Comme son prédécesseur, "Trois visages" a été en grande partie filmé depuis une voiture, dispositif-refuge qui permet à Panahi de se jouer de son assignation à résidence (être enfermé tout en se déplaçant) et de son interdiction de filmer (le véhicule servant de principal plateau de tournage). Une économie de moyens soulignée dès la première scène, où une adolescente de la campagne iranienne filme au téléphone portable sa tentative de suicide. La vidéo a été envoyée à Jafar Panahi (qui joue son propre rôle) et Behnaz Jafari, actrice d’une populaire série iranienne, qui tous deux décident de prendre la route pour vérifier sur place si la jeune fille a réellement commis l’irréparable.
Thriller low-tempo mené à la vitesse autorisée sur les routes escarpées des montagnes iraniennes (25 km/h à vue de nez), "Trois visages" stupéfait par sa force d’évocation malgré son minimalisme. À mesure du récit, la caméra parvient à s’affranchir de sa contrainte initiale pour s’aventurer hors de la voiture. Aux plans serrés sur les visages viennent alors se substituer des plans plus larges, très beaux, visant à rendre visible le hors-cadre, c’est-à-dire l’Iran profond dans sa réalité la plus crue (des paysages accidentés, un village enclavé, des rustres paysans oscillant entre bienveillance et méchanceté crasse).

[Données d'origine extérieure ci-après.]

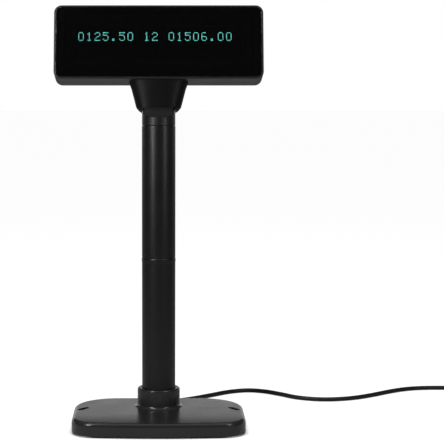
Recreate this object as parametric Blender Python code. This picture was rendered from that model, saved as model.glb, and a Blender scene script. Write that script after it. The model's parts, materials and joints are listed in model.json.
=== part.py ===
"""Customer pole display: a tilting two-line display head on a two-piece pole with a weighted base.

Metres, +Z up, -Y is the side that the customer sees. The origin is on the counter, at the middle of
the base's footprint. The swivel turns about the pole's axis, and the head tilts about a pin across
the top of the pole. Head pieces are modelled in the head's own frame, whose origin is on that pin.
"""

from math import asin, atan2, cos, pi, radians, sin, sqrt

import bmesh
import bpy
from mathutils import Matrix, Vector

MM = 0.001

# Fits
GAP = 0.3 * MM  # between pieces that touch
RUNNING = 0.4 * MM  # between pieces that turn on each other
HOLE_PLAY = 0.3 * MM  # between a screw and its hole

# Base
BASE_WIDTH = 179 * MM
BASE_FRONT = 86 * MM  # pole axis to the front edge
BASE_REAR = 41 * MM  # pole axis to the rear edge
BASE_HEIGHT = 16 * MM
FRONT_BOW = 670 * MM
FRONT_CORNER = 25 * MM
REAR_CORNER = 45 * MM
BASE_EDGE = 4 * MM
BASE_WALL = 2.5 * MM
FOOT_RADIUS = 8 * MM
FOOT_HEIGHT = 1.3 * MM
SKIRT_LIFT = 1.0 * MM  # cover's lower rim above the counter
PLATE_THICK = 4 * MM
PLATE_WIDTH = 136 * MM
SLOT_PLACE = (79.5 * MM, -16.4 * MM)  # from the pole axis, right-hand slot
SLOT_LENGTH = 17 * MM
SLOT_WIDTH = 6.2 * MM
SLOT_TURN = radians(-56.7)
SLOT_WALL = 1.8 * MM
SCREW_BOSS = 4 * MM

# Collar moulded on the base
COLLAR_WALL = 4.85 * MM
COLLAR_HEIGHT = 20 * MM
COLLAR_FILLET = 3.5 * MM
COLLAR_LIP = 1.8 * MM

# Pole
POLE_RADIUS = 17.65 * MM
COLLAR_RADIUS = POLE_RADIUS + COLLAR_WALL
TUBE_WALL = 2.1 * MM
TUBE_SEAM = 175.2 * MM
POLE_TOP = 314.2 * MM
COUPLER_LENGTH = 50 * MM
COUPLER_WALL = 1.8 * MM
LOCK_NUT_WALL = 7.35 * MM
LOCK_NUT_HEIGHT = 3.6 * MM
SEAM_BEAD = 0.25 * MM  # the lower tube swells this much under its seam
TUBE_CHAMFER = 0.4 * MM
SEAM_CHAMFER = 0.3 * MM

# Swivel
SPIGOT_RADIUS = 12 * MM
SPIGOT_LENGTH = 19 * MM
SPIGOT_BORE = 7 * MM
BUSH_LENGTH = 12 * MM
WASHER_THICK = 0.6 * MM
CLIP_THICK = 1.6 * MM
CLIP_GROOVE = 1.2 * MM
CLIP_REACH = 2.0 * MM
SWIVEL_HEIGHT = 13.8 * MM  # collar above the pole
SWIVEL_TOP = POLE_TOP + SWIVEL_HEIGHT

# Tilt joint
PIVOT_ABOVE = 9 * MM  # pin above the swivel collar
PIVOT_HEIGHT = SWIVEL_TOP + PIVOT_ABOVE
LEAN = radians(13)  # of the face, from upright, in the stored pose
TILT_FORWARD = radians(13)
TILT_BACK = radians(17)
PIN_RADIUS = 3 * MM
EAR_RADIUS = 8.5 * MM
EAR_THICK = 4.5 * MM
EAR_GAP = 12 * MM  # clear width between the two ears
FRICTION_THICK = 0.8 * MM
TILT_PLATE = 1.8 * MM
TILT_PLATE_RADIUS = 8 * MM
FLANGE_WIDTH = 6.5 * MM
FLANGE_DEPTH = 11 * MM
FLANGE_BEHIND = 0.5 * MM  # behind the bezel's edge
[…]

L’échappée belle atteindra son acmé dans un majestueux plan-séquence final que l’on interprétera comme un message clair du cinéaste adressé aux autorités de son pays : "je ne m’arrêterai pas de tourner".
Faisant de l’acte de filmer le sujet central de son œuvre, Jafar Panahi ne pouvait que s’emparer de l’héritage laissé par Abbas Kiarostami. "Trois visages" est un hommage vibrant à son regretté compatriote et à sa Palme d’or, obtenue en 1997 avec "Le Goût de la cerise". On y retrouve les mêmes thèmes et images (le suicide, la voiture, la tombe creusée), mais aussi la même tension entre le besoin de vivre et la tentation d’en finir. Tentation que Panahi s’emploie de film en film à battre en brèche. Oui, c’est fort.